DATASET RECORDS:
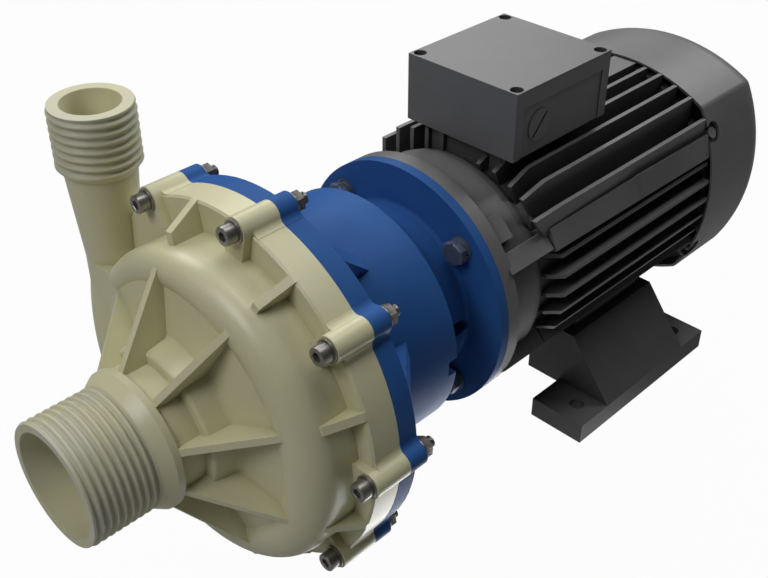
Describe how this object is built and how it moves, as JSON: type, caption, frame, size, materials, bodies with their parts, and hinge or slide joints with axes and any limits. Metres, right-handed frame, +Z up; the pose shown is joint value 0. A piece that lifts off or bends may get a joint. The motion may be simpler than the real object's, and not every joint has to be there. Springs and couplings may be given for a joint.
{
  "type": "centrifugal pump",
  "caption": "Horizontal magnetic-drive centrifugal pump: plastic spiral casing with threaded end suction and upright discharge, lantern bracket and foot-mounted electric motor.",
  "frame": {"origin": "middle of the four foot holes, in the plane that the feet stand on", "axes": "+Y along the shaft from the suction nozzle to the fan, +Z up along the discharge nozzle, +X to the right for someone facing the suction nozzle"},
  "size_m": [0.2998, 0.6738, 0.3129],
  "materials": {
    "cream_plastic": "moulded, slightly glossy",
    "blue_paint": "satin cast",
    "grey_paint": "satin",
    "stainless_steel": "satin",
    "zinc_steel": "blued zinc plating",
    "bearing_steel": "polished",
    "shaft_steel": "ground",
    "core_steel": "laminated",
    "copper_winding": "varnished",
    "rubber": "matte",
    "ceramic": "ground",
    "carbon": "smooth",
    "magnet": "plated",
    "black_plastic": "moulded",
    "brass": "turned",
    "cast_iron": "machined"
  },
  "bodies": {
    "housing": {"pump_casing": "cream_plastic", "casing_o_ring": "rubber", "containment_shell": "cream_plastic", "pump_shaft": "ceramic", "shaft_support": "cream_plastic", "front_thrust_ring": "ceramic", "rear_thrust_ring": "ceramic", "lantern_bracket": "blue_paint", "casing_screws": "stainless_steel", "casing_washers": "stainless_steel", "casing_nuts": "stainless_steel", "casing_inserts": "brass", "flange_bolts": "zinc_steel", "flange_washers": "zinc_steel", "flange_spring_washers": "zinc_steel", "motor_shield": "grey_paint", "shaft_seal": "rubber", "front_bearing_outer": "bearing_steel", "front_bearing_balls": "bearing_steel", "rear_bearing_outer": "bearing_steel", "rear_bearing_balls": "bearing_steel", "stator_frame": "grey_paint", "stator_core": "core_steel", "stator_windings": "copper_winding", "rear_shield": "grey_paint", "tie_screws": "zinc_steel", "fan_cover": "grey_paint", "fan_cover_screws": "zinc_steel", "terminal_box": "grey_paint", "terminal_box_lid": "grey_paint", "terminal_box_screws": "zinc_steel", "entry_plugs": "grey_paint", "terminal_block": "black_plastic", "terminal_studs": "brass", "foot_right": "grey_paint", "foot_left": "grey_paint", "foot_screws": "zinc_steel"},
    "motor_rotor": {"motor_shaft": "shaft_steel", "rotor_core": "core_steel", "shaft_key": "shaft_steel", "outer_magnet_hub": "cast_iron", "outer_magnets": "magnet", "front_bearing_inner": "bearing_steel", "rear_bearing_inner": "bearing_steel", "cooling_fan": "black_plastic"},
    "impeller_set": {"impeller": "cream_plastic", "inner_magnet": "black_plastic", "impeller_bush": "carbon"}
  },
  "joints": [
    {"name": "rotor_spin", "type": "hinge", "parent": "housing", "child": "motor_rotor", "pos_m": [0, -0.159, 0.132], "axis": [0, 1, 0], "continuous": true},
    {"name": "impeller_spin", "type": "hinge", "parent": "housing", "child": "impeller_set", "pos_m": [0, -0.309, 0.132], "axis": [0, 1, 0], "continuous": true}
  ],
  "couplings": [
    {"joint": "impeller_spin", "follows": "rotor_spin", "ratio": 1}
  ]
}
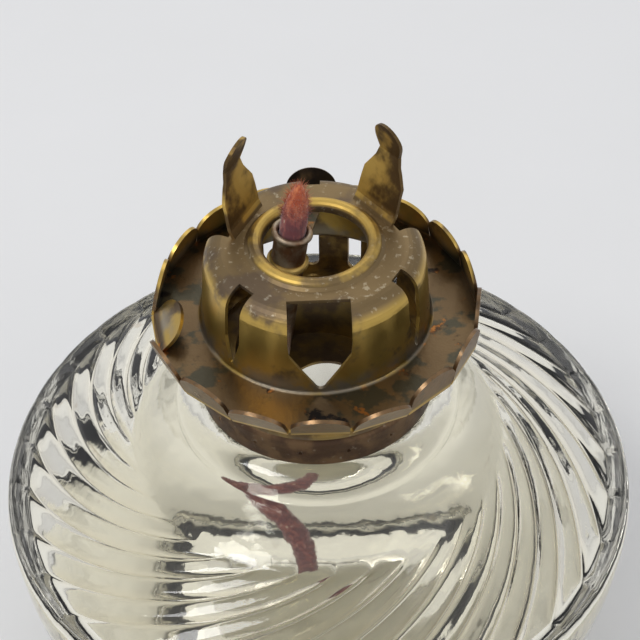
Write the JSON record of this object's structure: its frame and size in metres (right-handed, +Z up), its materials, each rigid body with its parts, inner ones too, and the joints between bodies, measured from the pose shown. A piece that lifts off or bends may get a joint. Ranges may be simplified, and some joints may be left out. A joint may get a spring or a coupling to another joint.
{
  "type": "miniature oil lamp",
  "caption": "Squat clear glass oil lamp with a brass screw collar and a small stamped burner: petalled gallery, spring prongs, round wick.",
  "frame": {"origin": "centre of the foot, on the plane that the lamp stands on", "axes": "+Z up the lamp's axis; -Y towards the front, the window without a prong"},
  "size_m": [0.075, 0.075, 0.0785],
  "materials": {
    "font_glass": "clear pressed glass with a faint straw tint",
    "plaster": "dry lamp plaster",
    "collar_brass": "dark brown tarnish",
    "burner_brass": "aged sheet brass with brown patina",
    "tube_brass": "aged drawn brass",
    "wick_cotton": "dyed plaited cotton"
  },
  "bodies": {
    "lamp_base": {"glass_font": "font_glass", "cement_ring": "plaster", "threaded_collar": "collar_brass"},
    "burner": {"screw_thimble": "burner_brass", "air_drum": "burner_brass", "gallery_crown": "burner_brass", "wick_tube": "tube_brass", "tube_band": "tube_brass", "tube_ferrule": "tube_brass"},
    "wick": {"wick": "wick_cotton", "wick_tail": "wick_cotton"}
  },
  "joints": [
    {"name": "burner_lift", "type": "slide", "parent": "lamp_base", "child": "burner", "axis": [0, 0, 1], "range_m": [0, 0.042]},
    {"name": "wick_slide", "type": "slide", "parent": "burner", "child": "wick", "axis": [0.1392, 0, 0.9903], "range_m": [-0.002, 0.004]}
  ]
}
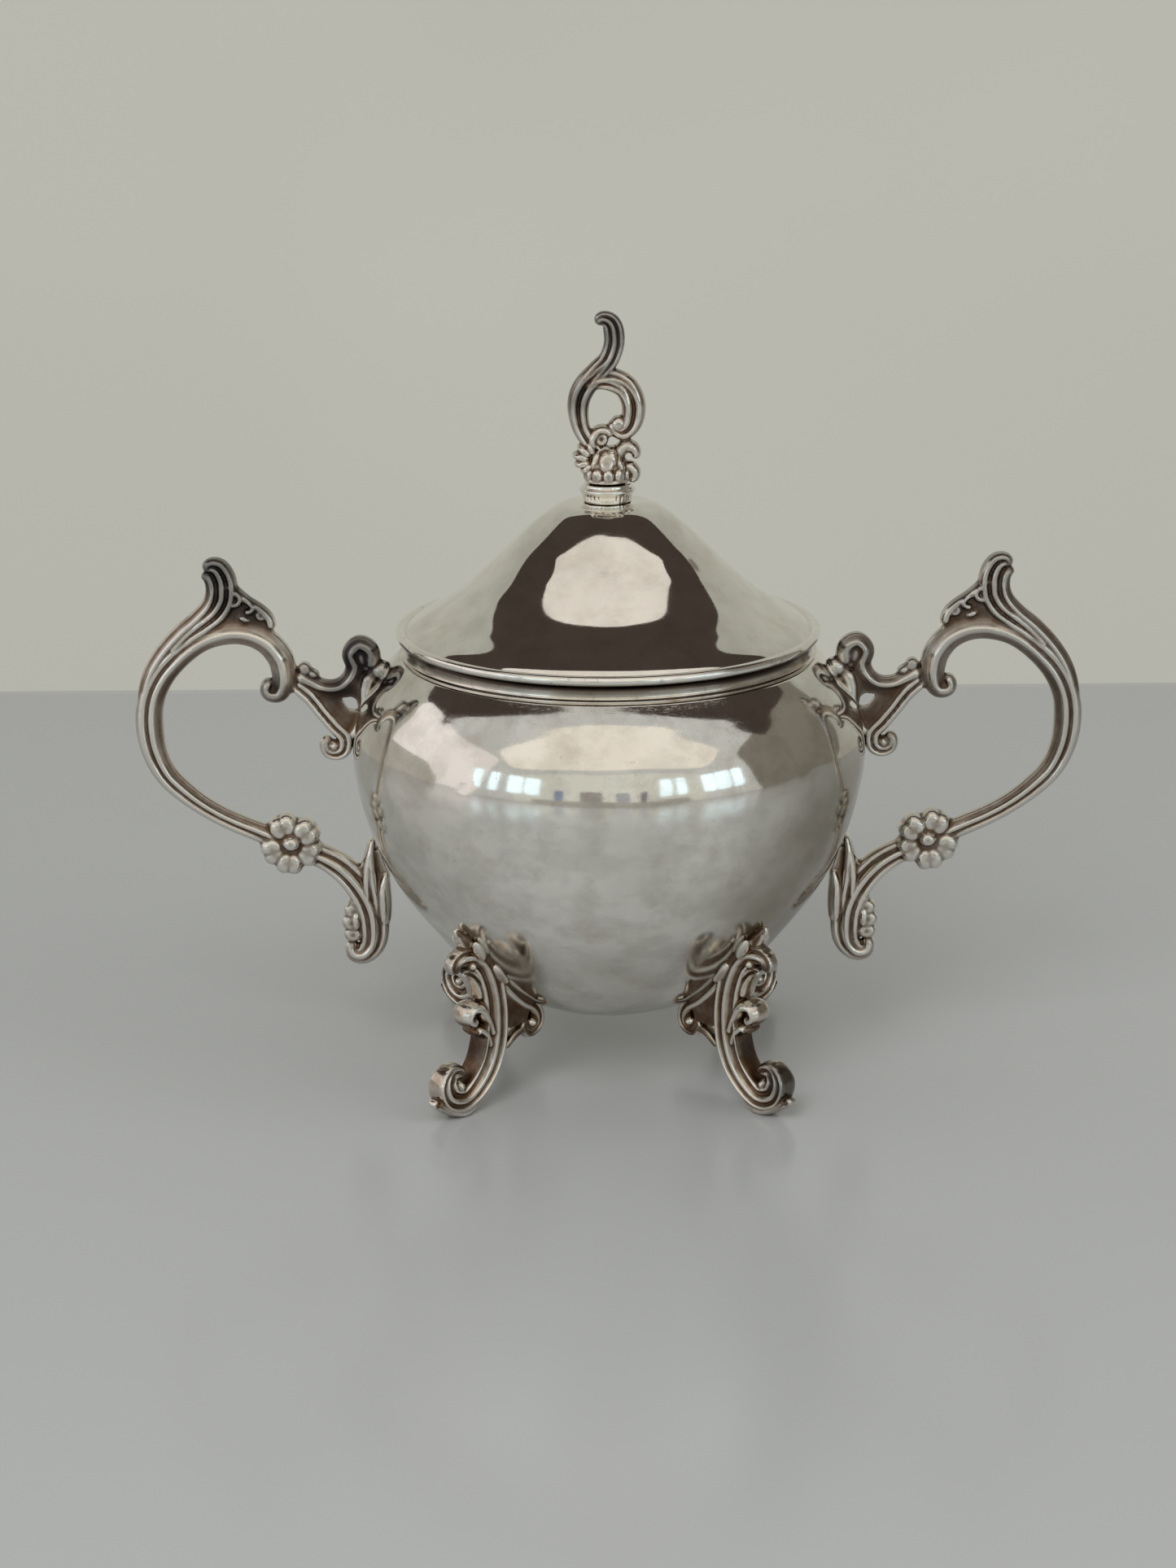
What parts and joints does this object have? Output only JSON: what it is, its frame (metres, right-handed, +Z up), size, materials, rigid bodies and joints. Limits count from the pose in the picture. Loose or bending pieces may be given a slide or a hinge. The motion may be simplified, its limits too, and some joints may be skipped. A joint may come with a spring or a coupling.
{
  "type": "sugar bowl",
  "caption": "Round lidded sugar bowl on scroll feet, with cast scroll handles, a domed lift-off lid and a ring finial, in tarnished silver plate.",
  "frame": {"origin": "on the table surface, on the bowl's axis", "axes": "+Z up along the bowl's axis, +X towards the right handle, -Y towards the front"},
  "size_m": [0.2104, 0.114, 0.1719],
  "materials": {
    "bowl_plate": "polished silver plate, lightly scratched and tarnished",
    "lid_plate": "polished silver plate, lightly scratched and tarnished",
    "trim_plate": "bright worn silver plate",
    "cast_plate": "cast silver plate with dark tarnish in the recesses",
    "finial_plate": "cast silver plate, heavily tarnished at the tip",
    "hardware": "dull brass"
  },
  "bodies": {
    "bowl": {"bowl_shell": "bowl_plate", "neck_band": "trim_plate", "handle_left": "cast_plate", "handle_right": "cast_plate", "foot_front_left": "cast_plate", "foot_front_right": "cast_plate", "foot_rear_left": "cast_plate", "foot_rear_right": "cast_plate"},
    "lid": {"lid_shell": "lid_plate", "lid_rim_wire": "trim_plate", "lid_bezel": "trim_plate", "finial_collar": "trim_plate", "finial": "finial_plate", "finial_stud": "hardware", "finial_washer": "hardware", "finial_nut": "hardware"}
  },
  "joints": [
    {"name": "lid_lift", "type": "slide", "parent": "bowl", "child": "lid", "axis": [0, 0, 1], "range_m": [0, 0.1]}
  ]
}
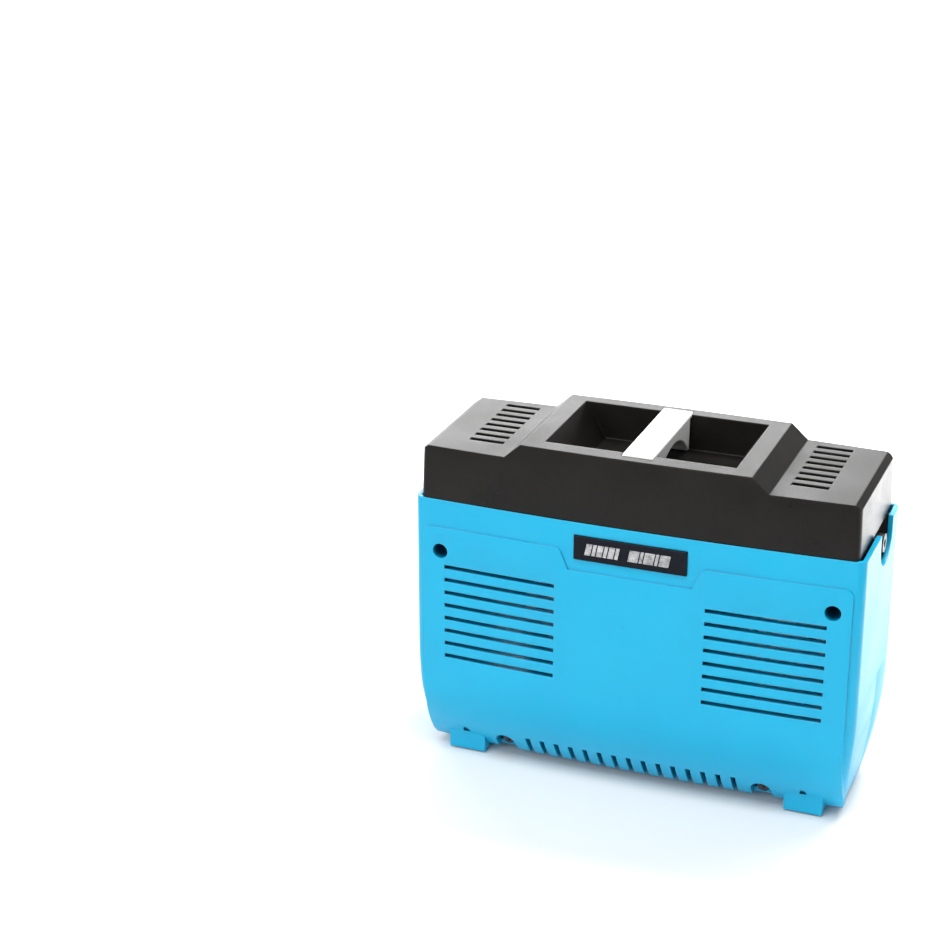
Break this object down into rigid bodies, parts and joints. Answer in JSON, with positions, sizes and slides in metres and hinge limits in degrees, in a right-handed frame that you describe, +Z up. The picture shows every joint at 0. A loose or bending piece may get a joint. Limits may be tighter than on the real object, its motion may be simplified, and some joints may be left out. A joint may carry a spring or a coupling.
{
  "type": "airbrush air compressor",
  "caption": "Upright electric air compressor: bowed two-part case with louvres, dark cover with a sunk hand hold and pale grip bar, end air outlet, sprung electromagnetic piston pump inside.",
  "frame": {"origin": "centre of the overall box, at floor level", "axes": "+Z up, -Y towards the name plate, +X towards the air outlet; X is the longest side"},
  "size_m": [0.235, 0.088, 0.185],
  "materials": {
    "blue_shell": "injection moulded, lightly glossy",
    "black_cover": "fine moulded texture",
    "white_grip": "smooth satin",
    "foot_rubber": "moulded rubber",
    "screw_steel": "zinc-plated",
    "badge": "glossy with printed marks",
    "outlet_cup": "moulded",
    "outlet_brass": "turned brass",
    "switch_black": "moulded",
    "rocker_black": "moulded, polished by use",
    "inlet_black": "moulded",
    "contact_brass": "stamped and plated",
    "bed_steel": "galvanised sheet",
    "mount_rubber": "soft rubber",
    "stand_alloy": "machined",
    "cylinder_alloy": "die-cast",
    "valve_steel": "ground",
    "reed_steel": "spring steel",
    "filter_plastic": "moulded",
    "felt": "pressed felt",
    "bolt_steel": "zinc-plated",
    "piston_alloy": "turned",
    "ring_plastic": "low-friction plastic",
    "rod_steel": "ground",
    "core_steel": "varnished laminations",
    "bracket_steel": "pressed sheet",
    "bobbin_plastic": "moulded",
    "coil_copper": "enamelled copper wire",
    "spring_steel": "drawn wire",
    "hose": "flexible tube"
  },
  "bodies": {
    "case": {"front_shell": "blue_shell", "rear_shell": "blue_shell", "foot_pad_front_left": "foot_rubber", "foot_pad_front_right": "foot_rubber", "foot_pad_rear_left": "foot_rubber", "foot_pad_rear_right": "foot_rubber", "case_screws_upper": "screw_steel", "case_screws_lower": "screw_steel", "top_cover": "black_cover", "grip_bar": "white_grip", "cover_screws": "screw_steel", "name_plate": "badge", "outlet_cup": "outlet_cup", "outlet_fitting": "outlet_brass", "outlet_nut": "outlet_brass", "switch_housing": "switch_black", "mains_inlet": "inlet_black", "inlet_pins": "contact_brass", "pump_bed": "bed_steel", "rubber_mount_1": "mount_rubber", "rubber_mount_2": "mount_rubber", "rubber_mount_3": "mount_rubber", "rubber_mount_4": "mount_rubber", "cylinder_stand": "stand_alloy", "spring_stand": "stand_alloy", "cylinder": "cylinder_alloy", "valve_plate": "valve_steel", "suction_reed": "reed_steel", "delivery_reed": "reed_steel", "cylinder_head": "cylinder_alloy", "delivery_barb": "outlet_brass", "intake_filter": "filter_plastic", "filter_felt": "felt", "head_bolts": "bolt_steel", "return_spring": "spring_steel", "core_front": "core_steel", "core_rear": "core_steel", "core_bracket_front": "bracket_steel", "core_bracket_rear": "bracket_steel", "bobbin_front": "bobbin_plastic", "bobbin_rear": "bobbin_plastic", "coil_front": "coil_copper", "coil_rear": "coil_copper", "air_hose": "hose"},
    "piston_unit": {"piston": "piston_alloy", "piston_ring": "ring_plastic", "piston_rod": "rod_steel", "armature": "core_steel", "spring_seat": "bolt_steel"},
    "rocker": {"switch_rocker": "rocker_black"}
  },
  "joints": [
    {"name": "piston_slide", "type": "slide", "parent": "case", "child": "piston_unit", "axis": [1, 0, 0], "range_m": [-0.007, 0], "stiffness_N_per_m": 2000, "deforming": ["return_spring"]},
    {"name": "rocker_tilt", "type": "hinge", "parent": "case", "child": "rocker", "pos_m": [-0.1099, -0.014, 0.104], "axis": [0, 1, 0], "range_deg": [0, 14]}
  ]
}
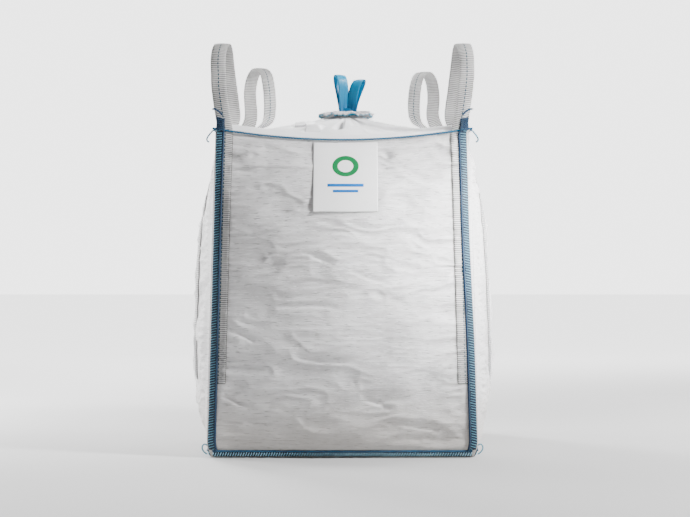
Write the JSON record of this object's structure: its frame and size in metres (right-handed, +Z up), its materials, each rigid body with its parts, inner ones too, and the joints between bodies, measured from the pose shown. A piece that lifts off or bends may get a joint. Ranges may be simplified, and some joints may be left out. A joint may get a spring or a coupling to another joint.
{
  "type": "bulk bag",
  "caption": "Filled woven bulk bag with overlocked corner seams, webbing lifting loops at the corners, a skirt top gathered and tied in a bow, and a hanging document label.",
  "frame": {"origin": "on the floor under the middle of the bag", "axes": "+Z up, the labelled front faces -Y, +X to the viewer's right"},
  "size_m": [1.0592, 1.0592, 1.3905],
  "materials": {
    "woven_cloth": "woven polypropylene tape cloth, slightly glossy",
    "skirt_cloth": "light woven polypropylene cloth",
    "bulk_product": "granules",
    "sewing_thread": "twisted thread",
    "webbing": "ribbed woven webbing with a tracer thread",
    "overlock_thread": "twisted overlock thread",
    "tie_tape": "glossy woven tape",
    "label_sheet": "smooth printed sheet",
    "green_print": "ink",
    "blue_print": "ink"
  },
  "bodies": {
    "bag": {"base_panel": "woven_cloth", "front_panel": "woven_cloth", "right_panel": "woven_cloth", "back_panel": "woven_cloth", "left_panel": "woven_cloth", "bulk_fill": "bulk_product", "top_skirt": "skirt_cloth", "skirt_hem": "overlock_thread", "neck_tie": "tie_tape", "tie_knot": "tie_tape", "corner_seam_front_left": "overlock_thread", "corner_seam_front_right": "overlock_thread", "corner_seam_back_right": "overlock_thread", "corner_seam_back_left": "overlock_thread", "base_seam_front": "overlock_thread", "base_seam_right": "overlock_thread", "base_seam_back": "overlock_thread", "base_seam_left": "overlock_thread", "top_seam": "overlock_thread", "leg_front_left": "webbing", "leg_front_right": "webbing", "leg_right_front": "webbing", "leg_right_back": "webbing", "leg_back_right": "webbing", "leg_back_left": "webbing", "leg_left_back": "webbing", "leg_left_front": "webbing", "leg_stitching_front": "sewing_thread", "leg_stitching_right": "sewing_thread", "leg_stitching_back": "sewing_thread", "leg_stitching_left": "sewing_thread", "tail_up_left": "overlock_thread", "tail_hook_left": "overlock_thread", "tail_up_right": "overlock_thread", "tail_hook_right": "overlock_thread", "tail_base_left": "overlock_thread", "tail_base_right": "overlock_thread"},
    "loop_front_left": {"lifting_loop_front_left": "webbing"},
    "loop_front_right": {"lifting_loop_front_right": "webbing"},
    "loop_back_right": {"lifting_loop_back_right": "webbing"},
    "loop_back_left": {"lifting_loop_back_left": "webbing"},
    "label": {"document_label": "label_sheet", "label_ring": "green_print", "label_bars": "blue_print"},
    "bow_left": {"bow_loop_left": "tie_tape"},
    "bow_right": {"bow_loop_right": "tie_tape"}
  },
  "joints": [
    {"name": "front_left_loop", "type": "hinge", "parent": "bag", "child": "loop_front_left", "pos_m": [-0.398, -0.42, 1.13], "axis": [-0.0883, -0.9939, 0.0663], "range_deg": [-45, 90]},
    {"name": "front_right_loop", "type": "hinge", "parent": "bag", "child": "loop_front_right", "pos_m": [0.398, -0.42, 1.13], "axis": [-0.0883, 0.9939, -0.0663], "range_deg": [-45, 90]},
    {"name": "back_left_loop", "type": "hinge", "parent": "bag", "child": "loop_back_left", "pos_m": [-0.398, 0.42, 1.13], "axis": [0.0885, -0.9951, -0.0442], "range_deg": [-8, 90]},
    {"name": "back_right_loop", "type": "hinge", "parent": "bag", "child": "loop_back_right", "pos_m": [0.398, 0.42, 1.13], "axis": [0.0885, 0.9951, 0.0442], "range_deg": [-8, 90]},
    {"name": "label_flap", "type": "hinge", "parent": "bag", "child": "label", "pos_m": [0.01, -0.4026, 1.052], "axis": [-1, 0, 0], "range_deg": [0, 100]},
    {"name": "bow_left_loop", "type": "hinge", "parent": "bag", "child": "bow_left", "pos_m": [0.005, -0.006, 1.215], "axis": [0, -1, 0], "range_deg": [0, 60]},
    {"name": "bow_right_loop", "type": "hinge", "parent": "bag", "child": "bow_right", "pos_m": [0.031, -0.006, 1.215], "axis": [0, 1, 0], "range_deg": [0, 55]}
  ]
}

GIVEN PROBLEM:
Tally the lines of the data that hold the string "bending". Answer with the number and nothing more.

ANSWER FOR THIS EXERCISE:
2